Thursday, January 27, 2011

My Room

The white door is almost closed besides the tiny sliver of pink light coming through. Entering, it looks like an explosion of pink and a tornado happened all at once the night previous. In every inch of this bedroom, there was something with the hue of pink. A queen bed stands beside the middle of the baby pink wall with hot pink sheer crumpled curtains hanging from it and lights swinging from one side of the bed frame to the other. The sheets that must have been made during some point of its lifetime were going three different directions. The pink and orange bubbled sheet was falling off the right side of the bed, the same patterned comforter pulled up over to cover the pink and orange polka dotted pillows, and the bright pink throw blanket with pom poms hanging from it is halfway off the left side of the bed.
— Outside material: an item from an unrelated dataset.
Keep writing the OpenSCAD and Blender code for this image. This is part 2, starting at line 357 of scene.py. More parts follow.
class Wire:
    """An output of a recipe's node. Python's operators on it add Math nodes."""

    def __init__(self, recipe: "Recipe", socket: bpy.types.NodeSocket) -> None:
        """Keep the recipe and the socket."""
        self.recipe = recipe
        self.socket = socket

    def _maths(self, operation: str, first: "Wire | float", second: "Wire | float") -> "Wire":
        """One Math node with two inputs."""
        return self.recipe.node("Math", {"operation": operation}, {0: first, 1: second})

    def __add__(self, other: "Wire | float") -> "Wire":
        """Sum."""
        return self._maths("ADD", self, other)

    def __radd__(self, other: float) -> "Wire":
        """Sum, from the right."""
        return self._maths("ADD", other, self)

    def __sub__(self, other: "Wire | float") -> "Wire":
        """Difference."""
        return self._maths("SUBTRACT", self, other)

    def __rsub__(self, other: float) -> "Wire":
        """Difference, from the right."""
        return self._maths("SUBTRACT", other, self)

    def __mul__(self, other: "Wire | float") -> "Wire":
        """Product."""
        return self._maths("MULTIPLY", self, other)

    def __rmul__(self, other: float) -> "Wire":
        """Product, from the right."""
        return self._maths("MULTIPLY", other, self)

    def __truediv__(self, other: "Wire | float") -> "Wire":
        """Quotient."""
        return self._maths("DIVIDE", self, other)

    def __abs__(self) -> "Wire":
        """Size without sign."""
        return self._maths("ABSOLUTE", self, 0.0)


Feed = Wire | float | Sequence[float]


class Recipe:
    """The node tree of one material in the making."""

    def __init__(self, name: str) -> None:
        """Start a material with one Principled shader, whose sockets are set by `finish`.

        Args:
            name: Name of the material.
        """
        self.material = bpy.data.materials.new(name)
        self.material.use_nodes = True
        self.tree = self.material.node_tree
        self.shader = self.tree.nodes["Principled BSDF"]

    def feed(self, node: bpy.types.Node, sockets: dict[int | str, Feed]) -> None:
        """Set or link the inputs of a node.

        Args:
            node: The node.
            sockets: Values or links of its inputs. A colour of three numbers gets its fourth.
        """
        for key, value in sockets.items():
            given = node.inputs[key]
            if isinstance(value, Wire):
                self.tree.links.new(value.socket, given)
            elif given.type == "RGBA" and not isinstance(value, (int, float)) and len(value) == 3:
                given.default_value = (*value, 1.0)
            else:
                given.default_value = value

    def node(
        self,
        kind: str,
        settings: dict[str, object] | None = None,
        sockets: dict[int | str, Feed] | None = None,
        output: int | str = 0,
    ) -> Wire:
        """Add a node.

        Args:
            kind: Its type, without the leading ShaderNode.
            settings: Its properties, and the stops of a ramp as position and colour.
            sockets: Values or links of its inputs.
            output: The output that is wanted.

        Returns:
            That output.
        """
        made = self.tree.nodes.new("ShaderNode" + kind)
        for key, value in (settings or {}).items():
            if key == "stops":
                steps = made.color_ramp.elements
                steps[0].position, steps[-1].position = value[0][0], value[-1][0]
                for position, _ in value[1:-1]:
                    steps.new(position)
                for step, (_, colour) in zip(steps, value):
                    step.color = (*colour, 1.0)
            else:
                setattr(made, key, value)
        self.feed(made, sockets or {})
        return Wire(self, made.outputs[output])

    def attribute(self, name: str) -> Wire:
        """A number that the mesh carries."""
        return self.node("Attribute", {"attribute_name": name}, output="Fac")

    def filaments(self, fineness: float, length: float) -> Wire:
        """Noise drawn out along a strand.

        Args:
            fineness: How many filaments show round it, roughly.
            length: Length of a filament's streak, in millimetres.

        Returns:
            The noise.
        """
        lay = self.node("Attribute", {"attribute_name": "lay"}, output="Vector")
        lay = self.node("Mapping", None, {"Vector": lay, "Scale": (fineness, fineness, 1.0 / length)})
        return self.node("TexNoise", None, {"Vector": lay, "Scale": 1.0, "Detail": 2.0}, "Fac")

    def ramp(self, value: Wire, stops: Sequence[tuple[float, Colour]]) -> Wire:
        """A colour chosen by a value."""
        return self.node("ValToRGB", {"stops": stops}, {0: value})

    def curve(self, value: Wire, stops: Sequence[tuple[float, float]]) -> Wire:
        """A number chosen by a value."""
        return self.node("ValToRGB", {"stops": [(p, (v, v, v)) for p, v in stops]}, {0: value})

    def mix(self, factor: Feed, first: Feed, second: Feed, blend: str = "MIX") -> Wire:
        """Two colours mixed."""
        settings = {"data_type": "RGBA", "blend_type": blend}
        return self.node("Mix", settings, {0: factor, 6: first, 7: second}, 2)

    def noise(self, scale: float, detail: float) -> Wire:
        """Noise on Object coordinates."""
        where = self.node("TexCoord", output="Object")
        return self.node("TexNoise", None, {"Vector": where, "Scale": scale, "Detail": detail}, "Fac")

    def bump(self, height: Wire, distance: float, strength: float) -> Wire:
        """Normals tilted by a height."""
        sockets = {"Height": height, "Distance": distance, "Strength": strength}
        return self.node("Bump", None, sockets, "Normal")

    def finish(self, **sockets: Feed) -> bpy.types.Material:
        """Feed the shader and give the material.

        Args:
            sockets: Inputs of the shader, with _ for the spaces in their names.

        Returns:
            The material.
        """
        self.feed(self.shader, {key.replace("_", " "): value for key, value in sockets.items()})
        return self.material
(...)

None of them touching.  At the edge of the bed, a huge stuffed blonde dog is hanging over the rail and a pink beaded necklace is wrapped around the cold metal.  On the other wall to the left is a big wooden Tansu with a huge red bow on the top. Next to that is a full length mirror where the outfit decision making happens. A huge quilt made by third graders hangs on the wall to remember the young days with the people who were thought of as friends. Skip a white double door leading to the bathroom and closet, both larger disasters than the bedroom, lays two desks. The desks mirrors the closet, random things strewn across the tables such as books, homework, CD’s, a variety of colors of nail polish, and picture frames. Obviously someone had been working hard, things are knocked over, drawers are open, the iPod speaker was still warm from blasting music that fit the mood, and everything is just completely unorganized. The now empty black cushioned chair is facing away from the desk.  Look to the right, there are glass doors leading to my yard and large windows, now looking out to darkness, but when the daylight hits, you see tall Eucalyptus trees, and a view of San Francisco. Everything was still. The basket of clothes on the floor and the shoes thrown across it just laid there waiting for someone to come back. The door opens slowly. The black nose pokes through the only sliver of openness the door had, and shoves the door to the side. He walks in. Jumps on the bed and curls up, trying to find a comfortable position. My Golden Retriever fades into resting slumber.

Sunday, January 23, 2011

Chapter 5 Response

In Of Mice and Men, John Steinbeck illustrates through Curley’s wife that one should not judge someone when they do not know them. Through the book, all of the male characters looked down upon Curley’s wife. “Well, I think Curley’s married… a tart.” (28) This was a mutual feeling throughout the ranch because they all have seen her flirt with all the boys, and not Curley. However, there is a reason she is all over the other guys and why she’s never with Curley. “Well, I wasn’t gonna stay no place where I couldn’t get nowhere or make something of myself, an’ where they stole you letters. I ast her if she stole it, too, an’ she says no. So I married Curley. Met him out to the Riverside Dance Palace that same night” (88) It wasn’t that Curley’s wife wanted to marry Curley, she didn’t love him or anything. “I don’ like Curley. He ain’t a nice fella.” (89) She only married him because she was, one, rejected by a Hollywood guy who worked in movies, and she didn’t like living with her mother. If any girl, married someone they didn’t want to or they didn’t like, of course they would have “the eye”. Curley’s wife was living an unfulfilling and unhappy life. She wanted more in life than what was given to her. “Coulda been in the movies, an’ had nice clothes-all them nice clothes like they wear.” (89) Curley’s wife was overall disappointed in her life, her choices, and her husband. She was only trying to make herself happier, but others saw it as being “jail bait” or a “tart”. She was so misunderstood. No one truly knew who she was, she was a victim of others perceptions. Does someone deserve to die because others judge them without knowing them? No, it wasn’t fair for Curley’s wife to die. She didn’t mean harm.